One lesson, she said, is that Jewish survivors are not to be defined by their victimhood only. Many had lives that were rich with meaning and beauty before Adolf Hitler, Weisel pointed out. And they continue to persevere, leading fulfilling lives that have been enriched immeasurably by the presence of children, grandchildren or great-grandchildren.

Weisel -- who has three daughters and five grandchildren -- also honored her mother's memory, she said, by teaching that hatred is a ticking time bomb.

Among the recipients of that message was a German woman by the name of Gabrielle, who confessed in a recent letter to Weisel that "I can't help feeling the burden and shame of belonging to a people of cruel and inhumane murderers." But she added: "Words are not enough to thank you from the depth of my heart for everything I encountered in and by you. I wish to you energy and courage for your work, inner peace and 'spiritual protection.' "

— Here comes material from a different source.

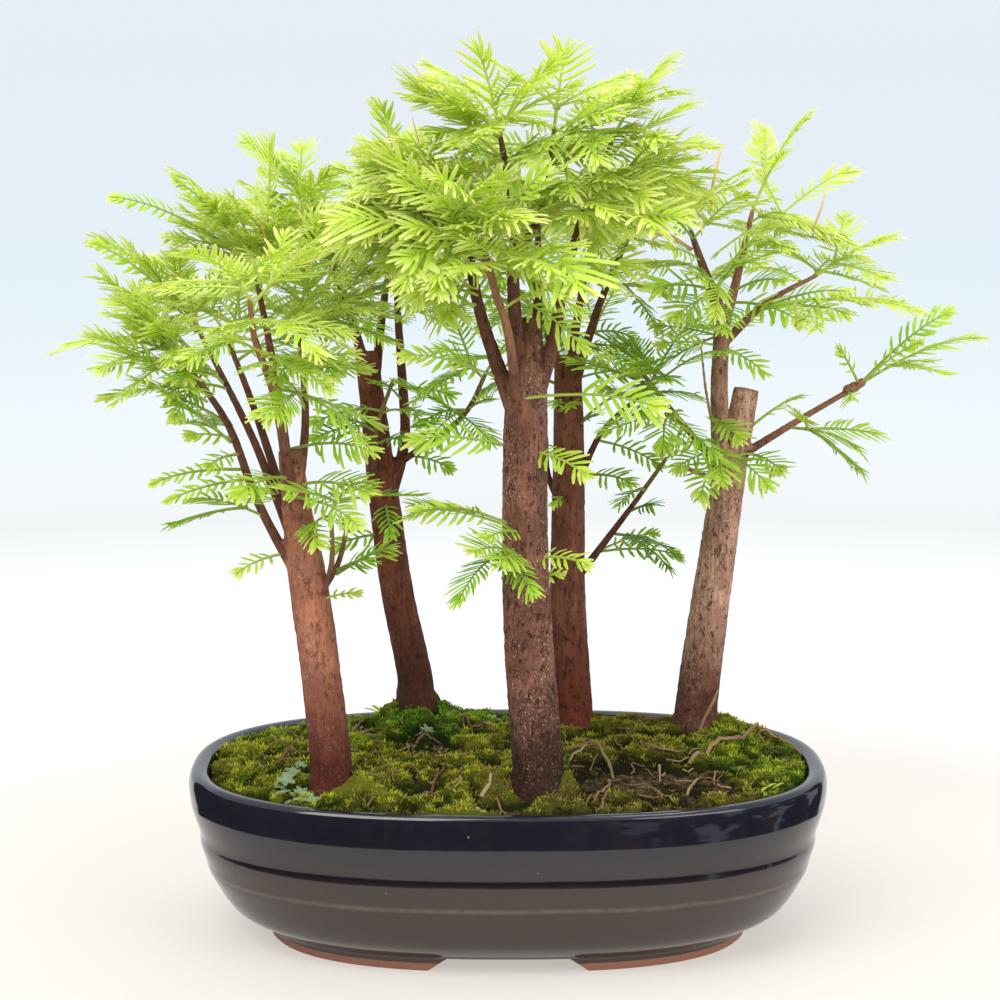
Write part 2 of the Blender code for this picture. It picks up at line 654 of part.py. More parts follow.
def leafy_stem(path, up, bare, needle, grown=0.0):
    """One closed shape: a three-sided stem with a pair of flat needles at each step past its
    bare steps. Each needle runs out from the stem's flank to a point."""
    ahead = directions(path)
    last = len(path) - 1
    points, faces = [], []
    sides, tops = [], []
    for i, place in enumerate(path[:-1]):
        side = ahead[i].cross(up).normalized()
        top = side.cross(ahead[i])
        sides.append(side)
        tops.append(top)
        more = grown * min(1.0, i / 2)
        width = STEM_HALF_WIDTH + (TIP_HALF_WIDTH - STEM_HALF_WIDTH) * i / last + more
        deep = STEM_DEPTH * width / STEM_HALF_WIDTH / 2
        points += [place - side * width + top * deep / 2, place + side * width + top * deep / 2,
                   place - top * deep]
    points.append(path[-1])
    faces.append((0, 2, 1))
    for i in range(last):
        left, right, below = 3 * i, 3 * i + 1, 3 * i + 2
        if i == last - 1:
            apex = 3 * last
            faces += [(left, right, apex), (right, below, apex), (below, left, apex)]
            continue
        next_left, next_right, next_below = left + 3, right + 3, below + 3
        faces += [(left, right, next_right), (left, next_right, next_left)]
        flanks = [((left, next_left, next_below, below), -1),
                  ((right, below, next_below, next_right), 1)]
        for (a, b, c, d), way in flanks:
            if i < bare:
                faces += [(a, b, c), (a, c, d)]
                continue
            share = (i - bare) / max(1, last - 1 - bare)
            lean = math.radians(NEEDLE_LEAN[0] + (NEEDLE_LEAN[1] - NEEDLE_LEAN[0]) * share)
            length = needle * needle_share(share) + grown
            middle = path[i].lerp(path[i + 1], 0.5)
            reach = sides[i] * way * math.cos(lean) + ahead[i] * math.sin(lean)
            arch = tops[i] * (NEEDLE_ARCH[0] * length - NEEDLE_ARCH[1] * length * length)
            points.append(middle + reach * length + arch)
            tip = len(points) - 1
            faces += [(a, b, tip), (b, c, tip), (c, d, tip), (d, a, tip)]
    return points, faces


def arc_path(start, end, rise, shares):
    """Points from start to end on an arch, at the shares of its length."""
    middle = start.lerp(end, 0.5) + rise
    return [start * (1 - t) ** 2 + middle * 2 * t * (1 - t) + end * t * t for t in shares]


def step_shares(length, leafy_length, bare_step):
    """Shares of the length: wide steps on the bare part and needle steps on the leafy part."""
    leafy = min(leafy_length, length * LEAFY_SHARE)
    bare_length = length - leafy
    bare = max(1, round(bare_length / bare_step))
    pairs = max(FEWEST_PAIRS, round(leafy / NEEDLE_STEP))
    shares = [bare_length / length * i / bare for i in range(bare)]
    shares += [(bare_length + leafy * i / pairs) / length for i in range(pairs + 1)]
    return shares, bare


def flat_up(along, roll):
    """The direction that a spray's face looks in: upwards, rolled about its stem."""
    side = along.cross(Vector((0, 0, 1)))
    if side.length < STEEP:
        side = along.cross(Vector(STEEP_ACROSS))
    side.normalize()
    return (side.cross(along) * math.cos(roll) + side * math.sin(roll)).normalized()


def solid_tree(shape, skipped=0):
    """A search tree of a shape, leaving out the faces on its first points where asked."""
    points, faces = shape
    kept = [face for face in faces if min(face) >= skipped]
    return BVHTree.FromPolygons(points, kept)


def is_clear(shape, others, skipped=0):
    tree = solid_tree(shape, skipped)
    return not any(tree.overlap(other) for other in others)


def shoot_start(line, bark, share, tip):
    """Where a shoot leaves its limb, just clear of the bark, and which way it heads."""
    along = share * (len(line) - 1)
    index = min(len(line) - 2, int(along))
    row = line[index].lerp(line[index + 1], along - index)
    place = row.to_3d()
    ahead = (line[index + 1] - line[index]).to_3d().normalized()
    towards = tip - place
    if share >= 1.0:
        turned = 1.0 - ahead.dot(towards.normalized())
        return place + ahead * (CLEARANCE + STEM_DEPTH * turned), ahead
    out = (towards - ahead * towards.dot(ahead)).normalized()
    outside = place + out * row[3] * 3
    seat, _, _, _ = bark.ray_cast(outside, -out)
    heading = (out * START_OUT + ahead * START_AHEAD).normalized()
    return seat + out * (CLEARANCE + STEM_HALF_WIDTH * START_AHEAD), heading


def plan_stem(start, heading, tip, needle, draw):
    """The leafy stem of a shoot: its path, the way its face looks, bare steps and needle."""
    length = (tip - start).length
    rise = (Vector((0, 0, 1)) + heading) * (STEM_ARCH * length)
    shares, bare = step_shares(length, SHOOT_PAIRS * NEEDLE_STEP, BARE_STEP)
    path = arc_path(start, tip, rise, shares)
    up = flat_up((tip - start).normalized(), math.radians(draw.uniform(-STEM_ROLL, STEM_ROLL)))
    return path, up, bare, needle * draw.uniform(*NEEDLE_VARIES)


def plan_spray(stem, way, order, draw):
    """A side spray, which leaves the bare part of a stem on its left or right."""
    path, up, bare, needle = stem
    place = max(1, min(bare - 1 - order, bare - 1 - draw.randrange(2)))
    ahead = (path[place + 1] - path[place - 1]).normalized()
    side = ahead.cross(up).normalized()
    angle = math.radians(draw.uniform(*SPRAY_ANGLE))
    heading = ahead * math.cos(angle) + side * way * math.sin(angle)
    heading = (heading + up * draw.uniform(*SPRAY_LIFT)).normalized()
    reach = SPRAY_STALK + SPRAY_PAIRS * NEEDLE_STEP * draw.uniform(*SPRAY_VARIES)
    start = path[place] - heading * ROOT_SINK
    end = start + heading * reach - Vector((0, 0, draw.uniform(0.0, SPRAY_DROOP) * reach))
    shares, bare = step_shares(reach, SPRAY_PAIRS * NEEDLE_STEP, SPRAY_STALK)
    spray_path = arc_path(start, end, Vector((0, 0, SPRAY_ARCH * reach)), shares)
    tilt = flat_up(heading, math.radians(draw.uniform(-SPRAY_ROLL, SPRAY_ROLL)))
    return spray_path, tilt, bare, needle * SPRAY_NEEDLE_SHARE


def plan_shoot(start, heading, tip, needle, sprays, seed, taken):
    """The stems of one shoot, each turned a little until it is clear of all that stands."""
    for attempt in range(SHOOT_TRIES):
        draw = random.Random(1000 * seed + attempt)
        sway = Vector((draw.uniform(-1, 1), draw.uniform(-1, 1), draw.uniform(-1, 1)))
        end = tip + sway * min(attempt, LONGEST_SWAY)
        stem = plan_stem(start, heading, end, needle, draw)
        if is_clear(leafy_stem(*stem, NEEDLE_ROOM), taken):
            break
    else:
        return []
    stems = [stem]
    own = [solid_tree(leafy_stem(*stem))]
    way = draw.choice((-1, 1))
    for order in range(sprays):
        for attempt in range(SPRAY_TRIES):
            same_side = attempt % (TRIES_ON_ONE_SIDE + 1) < TRIES_ON_ONE_SIDE
            spray = plan_spray(stem, way if same_side else -way, order, draw)
            shape = leafy_stem(*spray, NEEDLE_ROOM)
            if is_clear(shape, own, 3) and is_clear(shape, taken):
                stems.append(spray)
                own.append(solid_tree(leafy_stem(*spray)))
                break
        way = -way
    return stems


def plan_foliage():
    """The stems of every shoot, by name."""
    barks = {
        (name, limb): solid_tree(limb_shape(tree, limb, number))
        for number, (name, tree) in enumerate(TREES.items())
        for limb in tree["limbs"]
    }
    taken = list(barks.values())
    plan = {}
    for number, (name, shoots) in enumerate(SHOOTS.items()):
        for order, (limb, share, tip, sprays) in enumerate(shoots, 1):
            line = limb_line(limb, TREES[name]["limbs"][limb])
            start, heading = shoot_start(line, barks[name, limb], share, Vector(tip))
            seed = 100 * number + order
            needle = TREES[name]["needle"]
            stems = plan_shoot(start, heading, Vector(tip), needle, sprays, seed, taken)
            plan[f"shoot_{name}_{order:02d}"] = stems
            taken += [solid_tree(leafy_stem(*stem)) for stem in stems]
    return plan


def build_shoot(name, stems):
    height = stems[0][0][-1].z
    low, high = SHADE_HEIGHTS
    share = min(1.0, max(0.0, (height - low) / (high - low)))
    colour = [a + (b - a) * share for a, b in zip(LEAF_GREEN, LEAF_BRIGHT)]
    shoot = make_object(name, leafy_stem(*stems[0]))
    combine(shoot, [make_object("spray", leafy_stem(*stem)) for stem in stems[1:]], "UNION")
    shoot.data.materials.clear()
    shoot.data.materials.append(finish("leaf", (colour, LEAF_ROUGHNESS)))


def main():
    empty_scene()
    build_pot()
    for place, side in zip(DRAIN_PLACES, ("left", "right")):
        build_screen("drain_screen_" + side, place)
    build_soil()
    build_moss()
    for number, (name, tree) in enumerate(TREES.items()):
        build_tree(name, tree, number)
    for name, stems in plan_foliage().items():
        build_shoot(name, stems)
    place = bpy.data.objects.new("forest", None)
    bpy.context.scene.collection.objects.link(place)
    for thing in list(bpy.data.objects):
        if thing is not place:
            thing.parent = place
    place.location = (POT_PLACE[0] * MM, POT_PLACE[1] * MM, 0)


main()
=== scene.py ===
"""The looks of a forest of five dawn redwood trees in an oval glazed pot.

Lengths are in millimetres, measured from the pot's middle at table height, and become metres
when a mesh is made. +X is to the right, +Y is away from the front and +Z is up.
"""

import json
import math
import random
from itertools import chain

import bpy
import numpy as np
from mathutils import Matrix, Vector, kdtree, noise
from mathutils.bvhtree import BVHTree

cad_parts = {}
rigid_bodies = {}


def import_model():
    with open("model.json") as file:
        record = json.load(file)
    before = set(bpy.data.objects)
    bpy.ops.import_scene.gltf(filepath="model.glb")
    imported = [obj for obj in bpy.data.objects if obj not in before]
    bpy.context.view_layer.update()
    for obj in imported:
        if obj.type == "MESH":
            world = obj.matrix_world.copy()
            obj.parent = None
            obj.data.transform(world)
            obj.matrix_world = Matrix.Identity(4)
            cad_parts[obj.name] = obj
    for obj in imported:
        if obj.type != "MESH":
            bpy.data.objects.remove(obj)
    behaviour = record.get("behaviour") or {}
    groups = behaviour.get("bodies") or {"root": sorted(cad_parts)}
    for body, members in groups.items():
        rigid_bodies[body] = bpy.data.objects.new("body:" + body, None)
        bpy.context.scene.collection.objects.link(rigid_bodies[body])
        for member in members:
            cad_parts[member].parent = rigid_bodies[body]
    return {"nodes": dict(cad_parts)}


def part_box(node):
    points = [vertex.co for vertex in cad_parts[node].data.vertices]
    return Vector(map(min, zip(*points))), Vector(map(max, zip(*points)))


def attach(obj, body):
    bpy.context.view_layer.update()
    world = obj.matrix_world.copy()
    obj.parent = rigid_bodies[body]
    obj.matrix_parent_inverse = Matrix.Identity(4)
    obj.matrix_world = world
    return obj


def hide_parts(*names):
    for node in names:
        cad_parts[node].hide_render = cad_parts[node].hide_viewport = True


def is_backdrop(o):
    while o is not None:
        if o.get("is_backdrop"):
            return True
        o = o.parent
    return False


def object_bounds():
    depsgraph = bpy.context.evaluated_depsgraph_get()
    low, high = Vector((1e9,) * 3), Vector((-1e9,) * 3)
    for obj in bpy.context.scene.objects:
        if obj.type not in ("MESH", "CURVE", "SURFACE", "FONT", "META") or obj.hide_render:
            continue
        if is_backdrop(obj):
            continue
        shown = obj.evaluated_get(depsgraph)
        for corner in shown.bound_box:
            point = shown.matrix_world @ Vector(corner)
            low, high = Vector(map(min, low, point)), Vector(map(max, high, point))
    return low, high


MM = 0.001
BODY = "root"

# The angle past which an edge looks sharp, in degrees
POT_SHARP = 38
LEAF_SHARP = 40
GROUND_SHARP = 60

# Where the random draws of each kind of piece start
GROUND_LEAF_SEED = 12
TUFT_SEED = 41
LITTER_SEED = 77
LICHEN_SEED = 5
CROWN_TIP_SEED = 70
CROWN_SEED = 300
EXTRA_SEED = 500
LIMB_SPRAY_SEED = 600
SEEN_SEED = 4000
CROWN_SHOOT_SEED = 9000

# Pot: outer half sizes at the rim, the outline's power and the rows of its outline
RIM_HALF_X = 136.0
RIM_HALF_Y = 95.0
OVAL_POWER = 2.5
DEPTH_SHARE = 0.7
WALL = 6.5
FOOT_HEIGHT = 6.0
FLOOR_TOP = 12.5
FOOT_GAP_FRONT = (66.0, 50.0)
FOOT_GAP_SIDE = (44.0, 32.0)
DRAIN_PLACES = (-52.0, 52.0)
DRAIN_RADIUS = 9.0
DRAIN_SIDES = 32
CUT_PAST = 4.0
POT_POINTS = 176
# Each row is how far the outline is drawn in from the rim's widest line, and its height
FOOT_ROWS = [(43.0, 6.0), (43.0, 0.7), (42.3, 0.0), (34.9, 0.0), (34.1, 0.7)]
BODY_ROWS = [
    (33.6, 3.0), (32.6, 5.4), (29.6, 7.4), (24.2, 9.8), (18.0, 13.6), (13.4, 19.4), (10.4, 24.6),
    (8.2, 28.6), (7.2, 31.2), (6.6, 33.8), (5.6, 37.0), (4.7, 40.2), (4.5, 42.2), (4.45, 44.4),
    (4.0, 46.8), (2.9, 50.2), (1.7, 54.0), (0.8, 57.6), (0.5, 60.0), (0.1, 63.5), (0.2, 67.2),
    (1.3, 70.2), (3.6, 71.5),
]
INSIDE_ROWS = [(6.4, 71.1), (8.4, 69.4), (9.0, 61.0), (10.0, 38.0), (18.0, 19.0), (34.0, 12.5)]
POT_STEPS = 3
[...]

Weisel's Berlin exhibition of paintings and glass objects intertwines themes of destruction, hope and survival. Some of her works incorporate elements that reveal snatches of her family's story. The color blue, for example, which Weisel uses to symbolize beauty and spirituality, is reminiscent of a cobalt-blue dress her mother got when she first arrived in America in 1950 with her husband and young family.

Weisel's works have also included the identification code A3146 that the Nazis had tattooed on her father's arm.

Amram Deutsch recalled his pencil sketch of a sunrise over Bergen-Belsen that had so profoundly affected his daughter. "It was a sun that we didn't see before," he said. "It represented a new life that I was looking forward to."

Unlike his daughter, though, he's never had a desire to return to Europe. "What would I see? Bad memories," said Deutsch. "But my daughter did a heroic thing by going. She has guts. Sixty years after it happened, she's keeping it alive for future generations."